The Official Blog for ENGL 41416.

By MaryKate Schwerdt

What Luce Irigaray seems to be getting at in the excerpt from This Sex Which Is Not One is that woman, as a whole, is a dispersed being. She exists in numerous planes, fulfilling a single need from various sources. However, when she coerces, usually voluntarily, to a masculine dominated societal regimen, she is forced to fulfill her needs like man- from a single, concentrated source.

If I understand her correctly, I agree. Most people would agree that men have higher libidos than women, but after reading this, I’m not so sure. Perhaps women and men of the same age have close to equal amounts of sexual desire, but they’re expressed in different ways. Men are primarily focused on penetration, while women like other aspects of sexual interaction, like foreplay. There are a few studies that suggest women are better at multitasking than men, and maybe the difference in sexual appetites is another manifestation of that. However, these differences are often ignored when it comes to sex. People seem to expect mind-blowing intercourse just happening to be the norm- that somehow these two very different beings with very different anatomies are supposed to come together, differences out the window, and result in something incredible right off the bat.

For most men this doesn’t seem to be a problem. Let’s face it, it’s easier to find something if it’s all in one place. Going on Irigaray’s hypothesis, man’s sex is located on primarily one place- the penis –so pleasure is somewhat simpler for men. On the other hand, women have various erogenous zones with shifting concentrations making pleasure a little more complicated. These differentiating ways don’t point to a single sex having a superior experience than the other, but when one tries to conform to the other, there is a disconnection. Irigaray claims women define their pleasure by man’s definition. I think this rings very true for sex. Women who are not as enthusiastic about vaginal penetration as men are often seen as sort of broken because they do not fit the sexual convenience of man.

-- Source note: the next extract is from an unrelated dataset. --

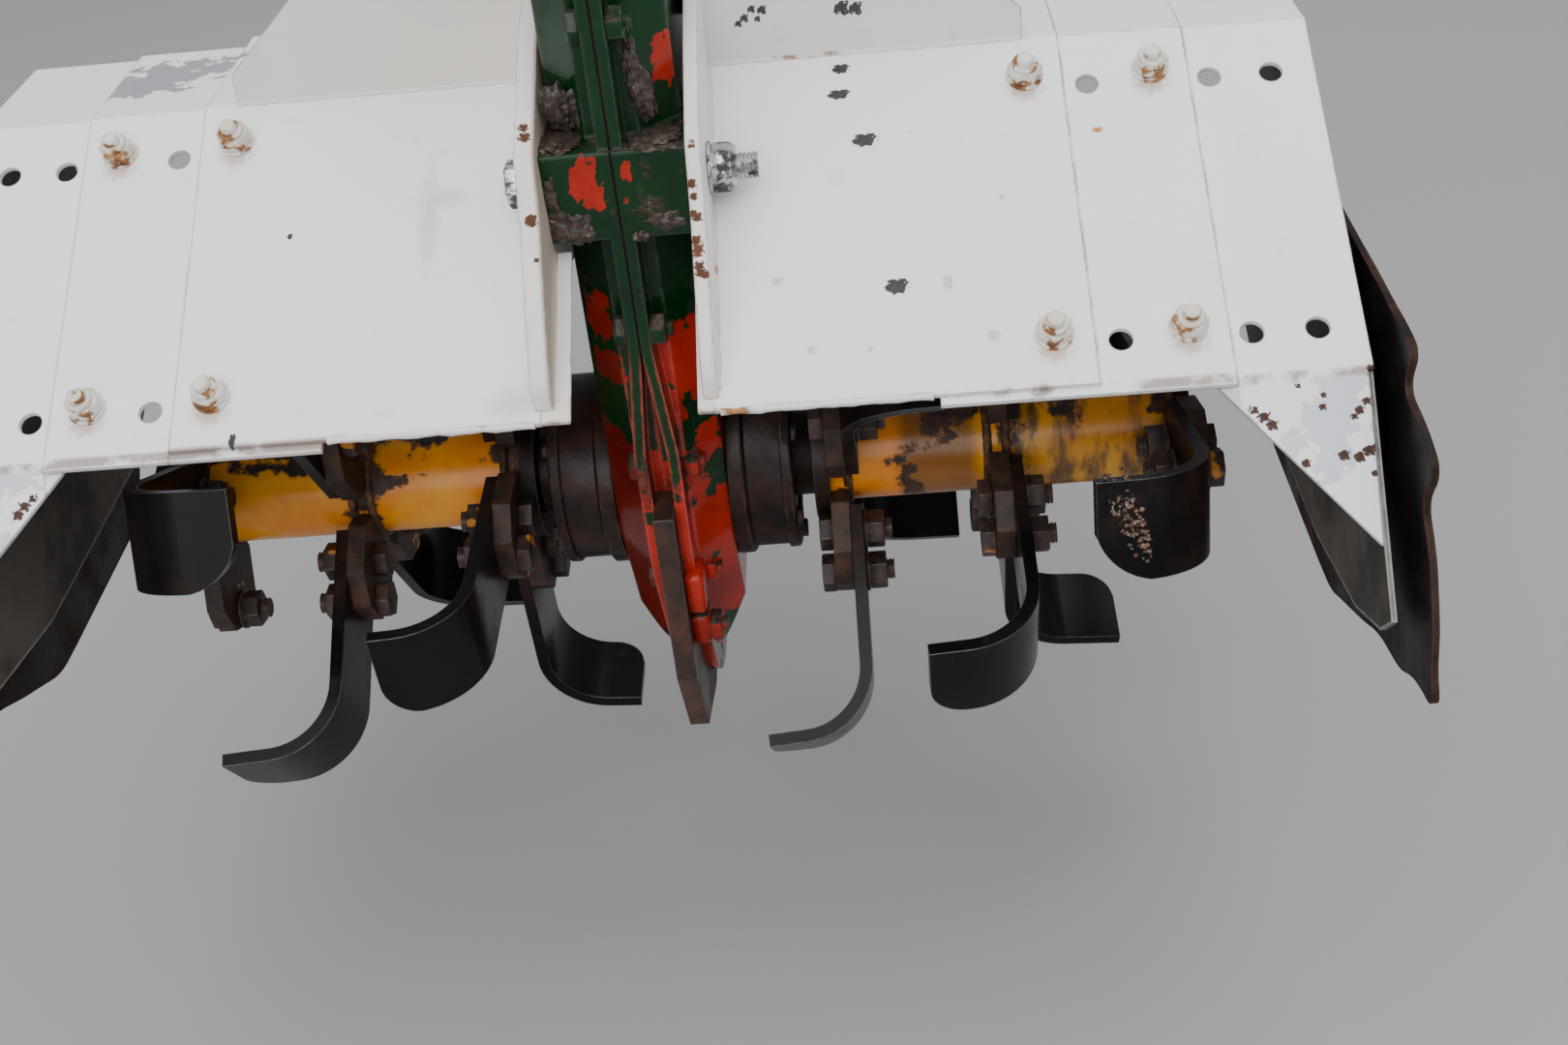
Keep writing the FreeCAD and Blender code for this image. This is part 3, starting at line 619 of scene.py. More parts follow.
case_finish = new_finish("worn_case_paint", case_paint, specular=0.15, coat=0.25, coat_rough=0.08, bump=0.0016,
                         soft=0.005)
print("case finish:", len(case_finish.node_tree.nodes), "nodes")


# %% [markdown]
# The bearing hubs and the shoe are rusty cast iron, the head plate is green paint,
# and the rotor is orange yellow paint that soil has rubbed down to brown, so that
# clean paint is left mostly between the flanges.

# %% Rusty iron, frame paint and rotor paint
def rusty_iron(paint, dark, bright):
    paint.colour, pits = paint.rusty(40.0, dark, bright)
    paint.coat(paint.wear(0.002, 0.8, 0.4) * 0.5, (0.20, 0.15, 0.12))
    damp, _ = paint.blotch(14.0, 0.42, 0.62, 3.0)
    return 0.58 - damp * 0.24, pits


def frame_green(paint):
    tint, relief = paint.blotch(12.0, 0.3, 0.7)
    paint.colour = mix(tint, (0.0030, 0.019, 0.0060), (0.0062, 0.043, 0.013))
    wear = paint.wear(0.003, 0.7, 0.6)
    paint.coat(wear, paint.rusty(70.0)[0])
    return wear * 0.35 + 0.4, relief


def rotor_orange(paint):
    paint.colour = mix(paint.blotch(18.0, 0.35, 0.65)[0], (0.84, 0.250, 0.006), (0.95, 0.400, 0.008))
    across = abs(paint.x)
    on_flange = paint.radius().step(0.0358, 0.0380) * 0.26
    beside_flange = strongest([across.near(at, 0.008, 0.016) for at in (0.106, 0.2095, 0.3235)]) * 0.10
    lost_and_top_shade = paint.blotch(21.0, 0.0, 1.0, 6.0)[0] + (on_flange + beside_flange)
    # More paint is lost towards the tube's top, and this darker top is also painted shade under the hood.
    lost_and_top_shade = lost_and_top_shade + (paint.x.step(0.125, 0.15) * 0.03 + paint.above(0.006, 0.030) * 0.13)
    bare = lost_and_top_shade.step(0.645, 0.715)
    rusted, pits = paint.rusty(60.0, (0.018, 0.009, 0.006), (0.085, 0.034, 0.017))
    outer = paint.x.step(0.205, 0.225)
    streaks, _ = paint.blotch(26.0, 0.40, 0.62, 6.0, paint.mapped(Scale=(3.0, 1.0, 1.0)))
    film = (paint.x.near(0.172, 0.018, 0.014) * 0.75) | (outer * streaks * 0.9)
    paint.coat(outer * 0.45, (0.34, 0.17, 0.012))
    paint.coat(film, (0.075, 0.036, 0.012))
    paint.coat(bare, rusted)
    return bare * 0.28 + 0.30, pits * 0.5 - bare * 0.4


hub_finish = new_finish("rusty_hub_iron", rusty_iron, (0.0070, 0.0030, 0.0024), (0.036, 0.0125, 0.008),
                        specular=0.3, bump=0.0008, soft=0.0025)
shoe_finish = new_finish("rusty_shoe", rusty_iron, (0.020, 0.008, 0.005), (0.080, 0.027, 0.015),
                         bump=0.0014, soft=0.003)
frame_finish = new_finish("frame_green_paint", frame_green, bump=0.0006, soft=0.0015)
rotor_finish = new_finish("rotor_orange_paint", rotor_orange, bump=0.0008, soft=0.0015)
print("iron, frame and rotor finishes made")

# %% [markdown]
# Blades are hardened spring steel, nearly black, rubbed by soil to a dull sheen with
# thin bright lines where an edge is still cutting. Zinc plated bolts are pale, with
# dark blotches where the plating has gone. Paint on the hood's nuts has rusted through
# at the foot and round the thread.

# %% Blade steel and bolts
def blade_steel(paint):
    radius = paint.radius()
    cloudy, relief = paint.blotch(13.0, 0.35, 0.7)
    paint.colour = mix(cloudy, (0.0030, 0.0030, 0.0033), (0.0080, 0.0076, 0.0080))
    patch, _ = paint.blotch(19.0, 0.54, 0.68, 6.0)
    brown = strongest([patch * 0.5, radius.step(0.120, 0.085) * 0.85, abs(paint.x).near(0.345, 0.030, 0.030) * 0.6])
    paint.coat(brown, paint.rusty(70.0, (0.016, 0.008, 0.006), (0.042, 0.017, 0.011))[0])
    keen = paint.wear(0.0009, 0.5, 0.6) * radius.step(0.13, 0.17)
    paint.coat(keen * 0.7, (0.30, 0.30, 0.31))
    return 0.24 - keen * 0.04 + brown * 0.25, relief, keen * 0.8


def bolt_steel(paint, tone, dark, bright, dulled, metal, smooth):
    patch, relief = paint.blotch(130.0, dulled, dulled + 0.12, 5.0)
    paint.colour = mix(patch, tone, paint.rusty(150.0, dark, bright)[0])
    return patch * 0.4 + smooth, relief, (1.0 - patch) * metal


def painted_bolt(paint):
    _, up, out = paint.on_slope().axes()
    below = strongest([up.near(row, 0.0035, 0.004) for row in (0.192, 0.022)])
    foot = below * out.near(SKIN + 0.0025, 0.0035, 0.004)
    collar = out.near(SKIN + 0.0125, 0.0008, 0.0016)
    patch, relief = paint.blotch(75.0, 0.0, 1.0)
    gone = (patch + (foot * 0.24 + collar * 0.17)).step(0.66, 0.74)
    paint.colour = mix(patch.step(0.35, 0.6), (0.78, 0.75, 0.70), (0.70, 0.62, 0.50))
    paint.coat(gone, paint.rusty(160.0, (0.16, 0.060, 0.016), (0.48, 0.24, 0.085))[0])
    return gone * 0.4 + 0.38, relief


def dark_bolt(paint):
    paint.colour, pits = paint.rusty(90.0, (0.018, 0.010, 0.008), (0.080, 0.038, 0.028))
    wear = paint.wear(0.0015, 0.7, 0.6)
    paint.coat(paint.blotch(34.0, 0.64, 0.66, 2.0)[0] * 0.9, (0.62, 0.22, 0.010))
    paint.coat(wear * 0.5, (0.26, 0.22, 0.20))
    return 0.55 - wear * 0.25, pits, wear * 0.6


blade_finish = new_finish("worn_blade_steel", blade_steel, specular=0.14, bump=0.0005)
zinc_finish = new_finish("zinc_bolt", bolt_steel, (0.50, 0.50, 0.48), (0.014, 0.014, 0.013), (0.10, 0.095, 0.085),
                         0.45, 0.92, 0.18, bump=0.0005)
hood_bolt_finish = new_finish("painted_hood_bolt", painted_bolt, bump=0.0004, soft=0.0015)
rotor_bolt_finish = new_finish("rotor_bolt", dark_bolt, bump=0.0004, soft=0.0012)
hub_steel_finish = new_finish("drive_hub_steel", bolt_steel, (0.40, 0.39, 0.37), (0.04, 0.018, 0.010),
                              (0.26, 0.10, 0.035), 0.60, 0.9, 0.30, bump=0.0003)
print("steel finishes made")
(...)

This concept of defining a woman according to man ties in nicely to chapter five of Woolf’s A Room of One’s Own. This concept is so instilled into society that it weaves its way into nearly all literature. So much so, in fact, that even Woolf herself is surprised when she sees that one woman liked another. Since Woolf’s time, the homosocial relationships of women have been explored somewhat, but the notion of defining oneself relative to many things, instead of just  man, is very important. I can relate to this a little- I have two older brothers and my father was the former Queens Deputy Bureau Chief of Homicides. I went to the same high school as my brothers, so I got pretty used to defining myself as “John and Pat’s sister.” I also work at the Office of Chief Medical Examiner’s Manhattan unit, where routine autopsies are done. There I often define myself as my father’s daughter. Granted, these self definitions are out of convenience, and I would just as readily define myself as my mother’s daughter where appropriate, but that type of maternal identification didn’t, according to Woolf, exist before the 19th century, making female homosociality a very unexplored area of human interaction.